### RECORD LIST:
— Begin —
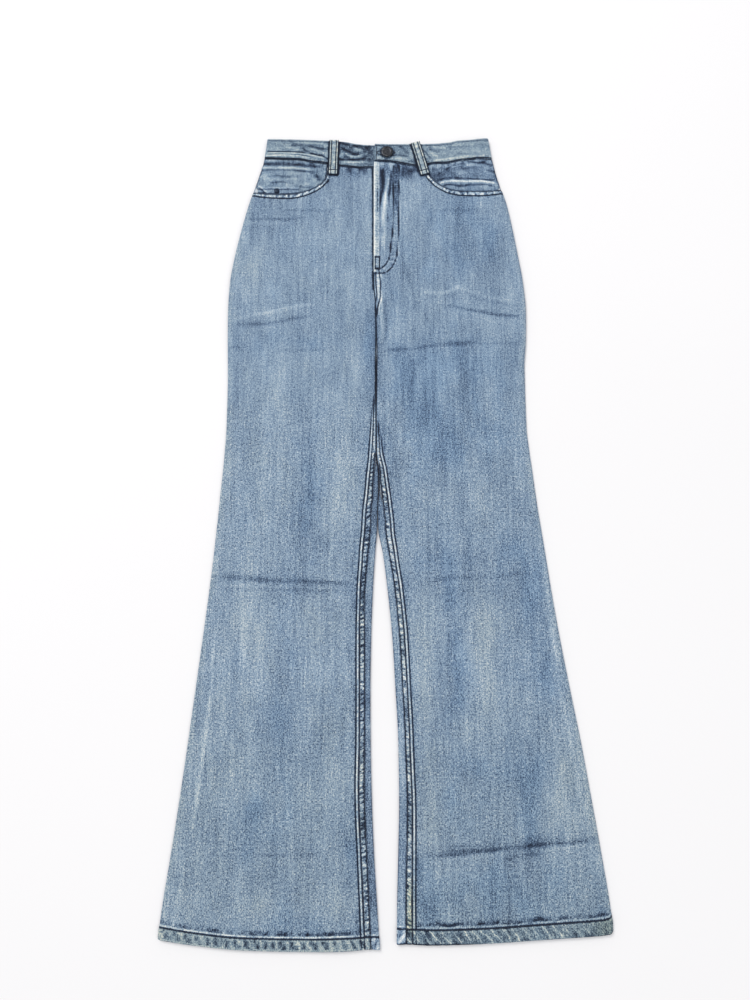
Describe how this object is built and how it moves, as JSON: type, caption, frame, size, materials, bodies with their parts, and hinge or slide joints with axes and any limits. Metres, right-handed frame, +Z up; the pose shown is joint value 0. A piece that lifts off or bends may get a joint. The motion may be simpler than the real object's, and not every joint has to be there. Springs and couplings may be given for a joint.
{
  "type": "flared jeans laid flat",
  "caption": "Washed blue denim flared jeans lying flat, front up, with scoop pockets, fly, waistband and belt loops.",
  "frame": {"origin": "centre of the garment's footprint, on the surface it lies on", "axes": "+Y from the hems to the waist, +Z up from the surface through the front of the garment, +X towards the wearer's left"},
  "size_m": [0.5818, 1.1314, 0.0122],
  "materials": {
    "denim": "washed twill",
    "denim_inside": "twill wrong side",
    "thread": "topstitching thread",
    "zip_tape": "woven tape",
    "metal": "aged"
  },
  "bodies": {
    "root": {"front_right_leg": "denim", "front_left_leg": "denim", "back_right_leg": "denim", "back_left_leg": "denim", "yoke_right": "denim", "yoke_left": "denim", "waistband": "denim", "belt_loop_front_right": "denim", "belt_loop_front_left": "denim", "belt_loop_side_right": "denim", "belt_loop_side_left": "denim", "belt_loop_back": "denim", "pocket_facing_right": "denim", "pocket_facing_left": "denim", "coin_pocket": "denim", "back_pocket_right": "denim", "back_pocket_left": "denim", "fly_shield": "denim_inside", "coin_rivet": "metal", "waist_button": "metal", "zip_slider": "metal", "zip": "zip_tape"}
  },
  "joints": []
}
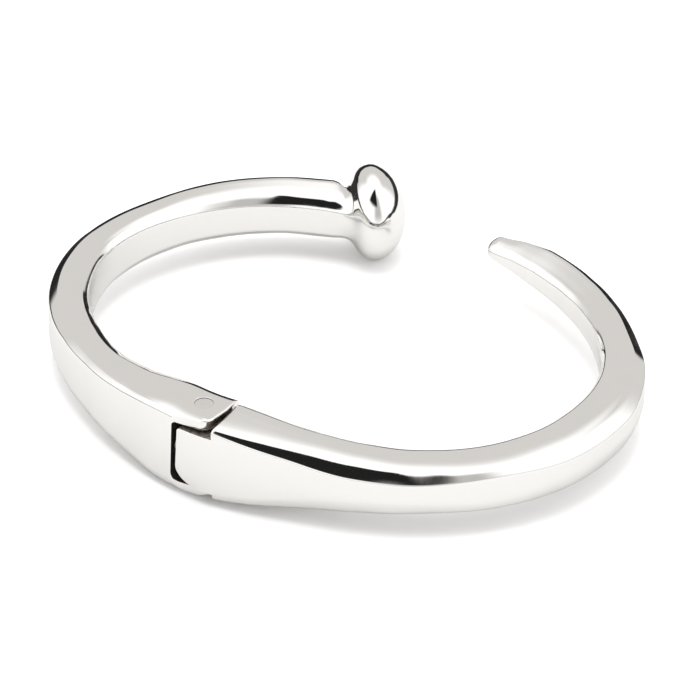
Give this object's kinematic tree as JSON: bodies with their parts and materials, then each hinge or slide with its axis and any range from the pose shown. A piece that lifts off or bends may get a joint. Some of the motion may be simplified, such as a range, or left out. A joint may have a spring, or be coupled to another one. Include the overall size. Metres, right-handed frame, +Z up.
— End —
### YOUR GOAL:
Return every record above exactly as it appears.

### RESPONSE TO THIS EXERCISE:
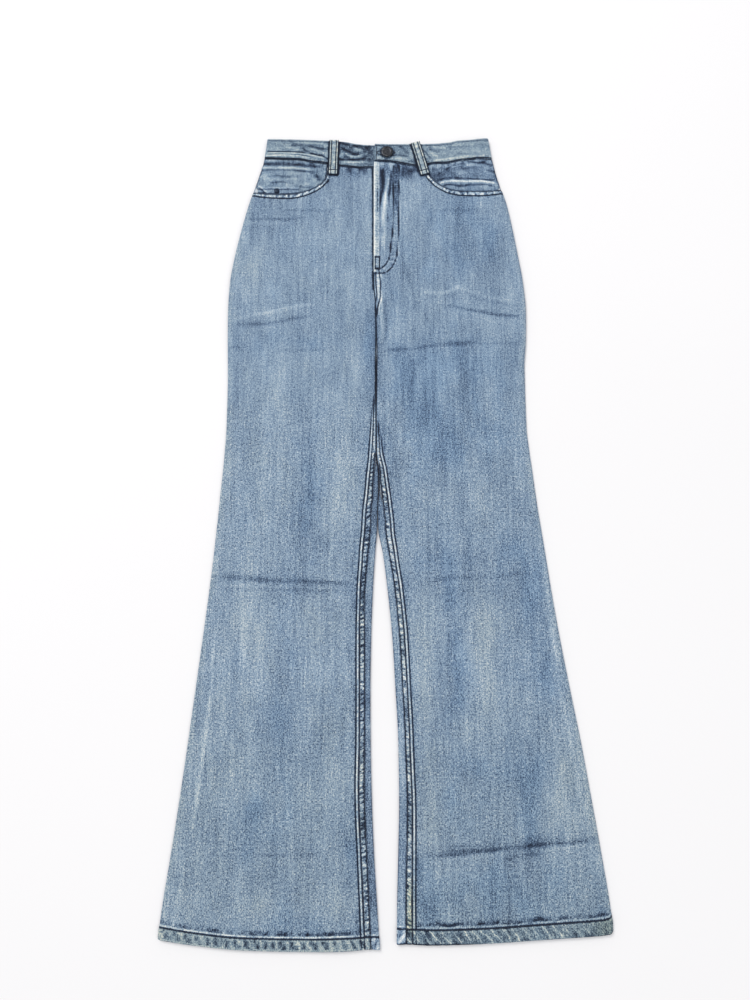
Describe how this object is built and how it moves, as JSON: type, caption, frame, size, materials, bodies with their parts, and hinge or slide joints with axes and any limits. Metres, right-handed frame, +Z up; the pose shown is joint value 0. A piece that lifts off or bends may get a joint. The motion may be simpler than the real object's, and not every joint has to be there. Springs and couplings may be given for a joint.
{
  "type": "flared jeans laid flat",
  "caption": "Washed blue denim flared jeans lying flat, front up, with scoop pockets, fly, waistband and belt loops.",
  "frame": {"origin": "centre of the garment's footprint, on the surface it lies on", "axes": "+Y from the hems to the waist, +Z up from the surface through the front of the garment, +X towards the wearer's left"},
  "size_m": [0.5818, 1.1314, 0.0122],
  "materials": {
    "denim": "washed twill",
    "denim_inside": "twill wrong side",
    "thread": "topstitching thread",
    "zip_tape": "woven tape",
    "metal": "aged"
  },
  "bodies": {
    "root": {"front_right_leg": "denim", "front_left_leg": "denim", "back_right_leg": "denim", "back_left_leg": "denim", "yoke_right": "denim", "yoke_left": "denim", "waistband": "denim", "belt_loop_front_right": "denim", "belt_loop_front_left": "denim", "belt_loop_side_right": "denim", "belt_loop_side_left": "denim", "belt_loop_back": "denim", "pocket_facing_right": "denim", "pocket_facing_left": "denim", "coin_pocket": "denim", "back_pocket_right": "denim", "back_pocket_left": "denim", "fly_shield": "denim_inside", "coin_rivet": "metal", "waist_button": "metal", "zip_slider": "metal", "zip": "zip_tape"}
  },
  "joints": []
}
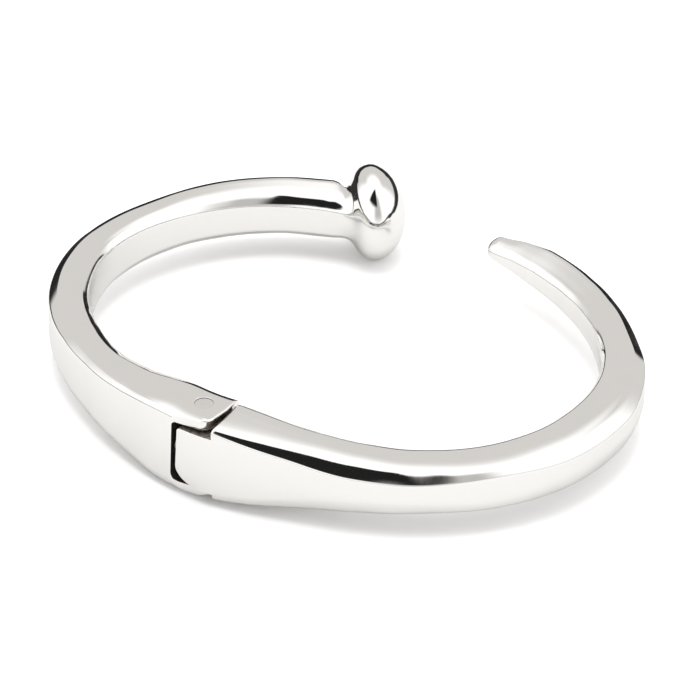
Give this object's kinematic tree as JSON: bodies with their parts and materials, then each hinge or slide with its axis and any range from the pose shown. A piece that lifts off or bends may get a joint. Some of the motion may be simplified, such as a range, or left out. A joint may have a spring, or be coupled to another one. Include the overall size. Metres, right-handed frame, +Z up.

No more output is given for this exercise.